> Scripts that build objects:
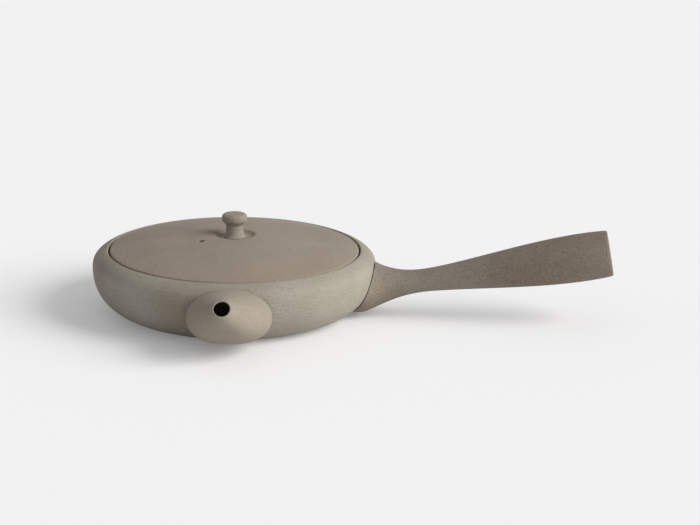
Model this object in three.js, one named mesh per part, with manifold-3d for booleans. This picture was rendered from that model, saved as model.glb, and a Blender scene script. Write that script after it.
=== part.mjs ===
// A flat side-handled teapot (kyusu) of unglazed stoneware, in millimetres, +Z up.
// The origin is the middle of the flat foot. The handle points along +X, the spout along -Y.
import * as THREE from "three";
import { mergeVertices } from "three/addons/utils/BufferGeometryUtils.js";
import Module from "manifold-3d";

const wasm = await Module();
wasm.setup();

// Bowl: a flattened round body with a bulge, a belly below it and a shoulder above it.
const BOWL_RADIUS = 62;
const BULGE_HEIGHT = 20.8;
const SHOULDER_CENTRE = 43.2; // radius at which the shoulder's curve would level out
const SHOULDER_RISE = 8.2;
const SHOULDER_POWER = 2.4;
const BELLY_CENTRE = 33;
const BELLY_DROP = 22.1; // more than the bulge's height, so the foot cuts the curve off flat
const BELLY_POWER = 2.34;
const BOWL_WALL = 3.2;
const FLOOR_THICKNESS = 3.6;

// Gallery: the recess in the rim that the lid lies in.
const GALLERY_RADIUS = 55.1;
const LEDGE_DEPTH = 3.2; // from the rim's crest down to the ledge
const LEDGE_WIDTH = 4.6;
const LEDGE_THICKNESS = 2.2;

// Lid: a domed plate with a locating flange below and a dimple for the knob.
const LID_CLEARANCE = 0.6;
const LID_RISE = 6.6;
const LID_THICKNESS = 3.8;
const FLANGE_CLEARANCE = 0.6;
const FLANGE_WALL = 2.6;
const FLANGE_DEPTH = 5;
const DIMPLE_RADIUS = 9.1;
const DIMPLE_FLOOR_RADIUS = 6.4;
const DIMPLE_DEPTH = 1.4;
const VENT_RADIUS = 1.5;
const VENT_REACH = 17.8; // from the lid's axis
const VENT_ANGLE = 218.5; // degrees round from +X

// Knob
const KNOB_HEIGHT = 10.6;
const KNOB_CAP_RADIUS = 5.6;
const KNOB_CAP_HEIGHT = 4.2;
const KNOB_TOP_RADIUS = 4.0;
const KNOB_NECK_RADIUS = 3.7;
const KNOB_FOOT_RADIUS = 5.1;

// Spout: it leaves the bowl's front wall level and turns up to a small round mouth.
const SPOUT_ROOT_X = 1.2;
const SPOUT_TIP_X = -0.4;
const SPOUT_ROOT_HEIGHT = 13.6;
const SPOUT_LENGTH = 23.4; // from the bowl's widest circle to the mouth's middle
const SPOUT_MOUTH_HEIGHT = 25.6;
const SPOUT_ROOT_INSET = 16; // how far inside the widest circle the spout is started, before trimming
const SPOUT_ROOT_HALF_WIDTH = 18;
const SPOUT_ROOT_HALF_HEIGHT = 11.6;
const MOUTH_RADIUS = 3.05;
const SPOUT_LIP = 0.95;
const SPOUT_WALL = 3;
const SPOUT_BELLY = 0.45; // how much squarer than an ellipse its underside is at the root

// Handle: a hollow thrown tube, open at its end.
const HANDLE_TURN = -5; // degrees, towards the spout
const HANDLE_LENGTH = 101.4; // from the bowl's widest circle
const HANDLE_ROOT_HEIGHT = 13.6;
const HANDLE_END_HEIGHT = 31.5;
const HANDLE_ROOT_HALF_WIDTH = 16;
const HANDLE_ROOT_HALF_HEIGHT = 12.4;
const HANDLE_NECK_RADIUS = 4.9;
const HANDLE_NECK_AT = 20.5; // from the bowl's widest circle
const HANDLE_SWELL_RADIUS = 10.5;
const HANDLE_SWELL_AT = 88;
const HANDLE_LIP_RADIUS = 10;
const HANDLE_WALL = 2.4;

// Strainer: a pierced half dome on the inside of the wall, over the opening to the spout.
const STRAINER_HALF_WIDTH = 13.5;
const STRAINER_REACH = 10.5;
const STRAINER_HALF_HEIGHT = 6.9;
const STRAINER_CLEARANCE = 1.1; // between the dome's top and the lid's flange
const STRAINER_WALL = 1.6;
const STRAINER_INSET = 11; // from the bowl's widest circle to the dome's middle
const STRAINER_HOLES = 56;
const STRAINER_HOLE_RADIUS = 0.65;
const OUTLET_HALF_WIDTH = 9.5;
const OUTLET_HALF_HEIGHT = 4.6;

const JOINT_GAP = 0.3; // the slip line between two pieces of clay
const ROUND = 64; // sides of the bowl and the lid
const FINE = 28; // sides of the small round pieces

const clay = new THREE.Color(0x9c9184);

// A power curve from the bulge: 0 is level with the bulge and 1 is at the curve's far end.
function powerCurve(centre, radius, rise, power, angle) {
  const across = Math.pow(Math.max(Math.cos(angle), 0), 2 / power);
  const along = Math.pow(Math.max(Math.sin(angle), 0), 2 / power);
  return new THREE.Vector2(centre + (radius - centre) * across, BULGE_HEIGHT + rise * along);
}

// The height of the shoulder's curve at a radius.
function shoulderHeight(radius) {
  const share = (radius - SHOULDER_CENTRE) / (BOWL_RADIUS - SHOULDER_CENTRE);
  return BULGE_HEIGHT + SHOULDER_RISE * Math.pow(1 - Math.pow(share, SHOULDER_POWER), 1 / SHOULDER_POWER);
}

// The angle on a power curve at which it has gone a share of its rise or of its width.
const angleAtRise = (share, power) => Math.asin(Math.pow(share, power / 2));
const angleAtWidth = (share, power) => Math.acos(Math.pow(share, power / 2));

const RIM_HEIGHT = shoulderHeight(GALLERY_RADIUS);
const LEDGE_HEIGHT = RIM_HEIGHT - LEDGE_DEPTH;
const LEDGE_RADIUS = GALLERY_RADIUS - LEDGE_WIDTH;
const LID_RADIUS = GALLERY_RADIUS - LID_CLEARANCE;
const LID_EDGE_HEIGHT = RIM_HEIGHT;
const LID_TOP = LID_EDGE_HEIGHT + LID_RISE;
const DIMPLE_FLOOR = LID_TOP - DIMPLE_DEPTH;
const STRAINER_HEIGHT = LEDGE_HEIGHT - FLANGE_DEPTH - STRAINER_CLEARANCE - STRAINER_HALF_HEIGHT;
const STRAINER_SETBACK = BOWL_RADIUS - STRAINER_INSET;

// Turns a profile of radius and height about Z.
function turned(profile, sides) {
  return new THREE.LatheGeometry(profile, sides).rotateX(Math.PI / 2);
}

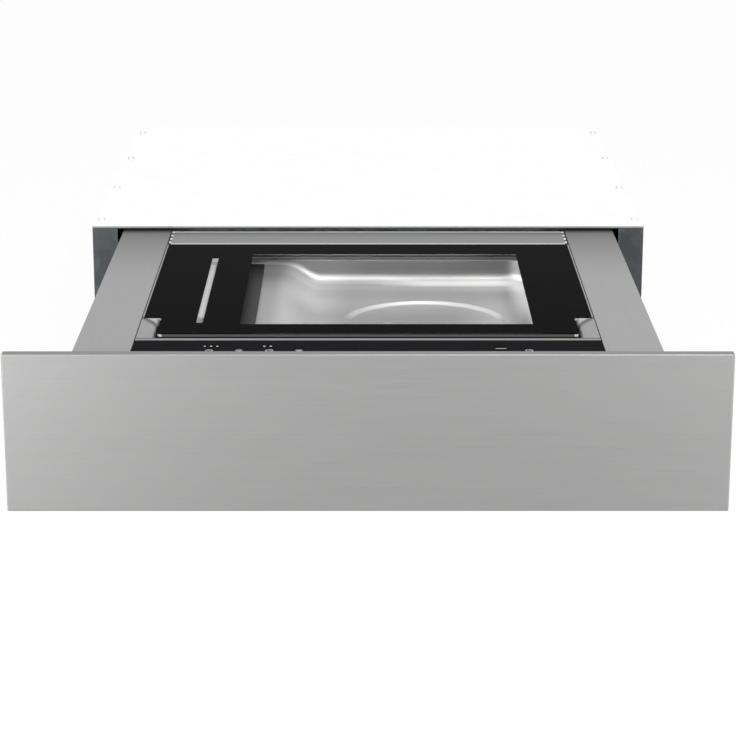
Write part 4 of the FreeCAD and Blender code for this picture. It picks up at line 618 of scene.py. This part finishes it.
class FinishFront(DrawerStep, bpy.types.Operator):
    """Brush the steel front and finish what lies behind it"""
    bl_idname = "drawer.finish_front"
    bl_label = "Front"

    def make(self, sizes, colours):
        steel = scaled(colours.front_steel, 0.79)
        wear(["front_panel"], brushed("brushed_front", steel, "X", sizes.brush_grain, 0.46))
        wear(["front_carrier"], zinc_sheet("carrier_sheet", scaled(colours.zinc, 5.0)))
        wear(["front_buffers"], moulded("buffer_rubber", (0.02, 0.02, 0.02), 0.6))


class FinishDeck(DrawerStep, bpy.types.Operator):
    """Brush the rails and the pressed surround"""
    bl_idname = "drawer.finish_deck"
    bl_label = "Deck"

    def make(self, sizes, colours):
        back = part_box("deck_rail_left")[1].y
        steel = scaled(colours.deck_steel, 0.95)
        # painted shade: the rails darken towards their rear end
        wear(both_sides("deck_rail"), brushed("brushed_rail", steel, "Y", sizes.brush_grain, 0.46,
                                              painted_shade_span=(back - 240 * MM, back + 20 * MM)))
        steel = scaled(colours.deck_steel, 0.84)
        wear(["deck_frame"], pressed_surround("brushed_surround", steel, sizes.brush_grain))


class FinishLid(DrawerStep, bpy.types.Operator):
    """Finish the glass lid, its print, its hinge and the counter bar"""
    bl_idname = "drawer.finish_lid"
    bl_label = "Lid"

    def make(self, sizes, colours):
        wear(["lid_glass"], clear_glass("clear_plate"))
        wear(["lid_print"], black_print("black_enamel", scaled(colours.enamel, 0.3)))
        wear(["counter_bar"], pale_silicone("pale_silicone", colours.silicone))
        steel = (0.212, 0.212, 0.212)
        wear(["hinge_profile"], edged_profile("brushed_profile", steel, sizes.brush_grain))
        wear(["hinge_end_caps"], striped_cap("cap_plastic", colours.plastic))
        wear(["hinge_pins"], plain_metal("ground_pin", (0.55, 0.55, 0.54), 0.18))


class FinishControls(DrawerStep, bpy.types.Operator):
    """Finish the touch strip and its tray"""
    bl_idname = "drawer.finish_controls"
    bl_label = "Controls"

    def make(self, sizes, colours):
        wear(["control_glass"], black_print("control_enamel", colours.enamel))
        wear(["control_housing"], moulded("tray_plastic", colours.plastic, 0.5))
        wear(["control_board"], circuit("touch_circuit", colours.board))


class FinishChamberParts(DrawerStep, bpy.types.Operator):
    """Finish the sealing bar, its carrier, its cylinders and the suction port"""
    bl_idname = "drawer.finish_chamber_parts"
    bl_label = "Sealing bar and port"

    def make(self, sizes, colours):
        wear(["sealing_bar"], brushed("bar_aluminium", (0.6, 0.6, 0.6), "Y", sizes.brush_grain, 0.3))
        wear(["heating_band"], moulded("band_cloth", (0.30, 0.17, 0.075), 0.6, 0.00008, 0.3, 1400.0))
        wear(["sealing_bar_carrier"], moulded("carrier_plastic", colours.plastic, 0.5, specular=0.1))
        wear(["suction_port"], plain_metal("port_metal", (0.5, 0.5, 0.5), 0.25))
        wear(["bar_lift_cylinders"], plain_metal("cylinder_metal", (0.45, 0.46, 0.47), 0.3))


class FinishCarcass(DrawerStep, bpy.types.Operator):
    """Finish the carcass, its screws, the latch and the mains inlet"""
    bl_idname = "drawer.finish_carcass"
    bl_label = "Carcass"

    def make(self, sizes, colours):
        sheet = zinc_sheet("carcass_zinc", colours.zinc)
        wear(["carcass_base", "carcass_rear_panel", "runner_brackets", *both_sides("carcass_side")], sheet)
        wear(["carcass_top_cover"], pale_cover("cover_zinc", 0.15))
        wear(["carcass_screws"], pale_cover("screw_metal", 0.5))
        black = moulded("black_moulding", colours.plastic)
        wear(["push_latch_housing", "mains_inlet"], black)
        wear(["push_latch_plunger"], moulded("pale_plunger", (0.55, 0.55, 0.53), 0.4))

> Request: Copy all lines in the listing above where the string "This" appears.

> The reply:
Model this object in three.js, one named mesh per part, with manifold-3d for booleans. This picture was rendered from that model, saved as model.glb, and a Blender scene script. Write that script after it.
Write part 4 of the FreeCAD and Blender code for this picture. It picks up at line 618 of scene.py. This part finishes it.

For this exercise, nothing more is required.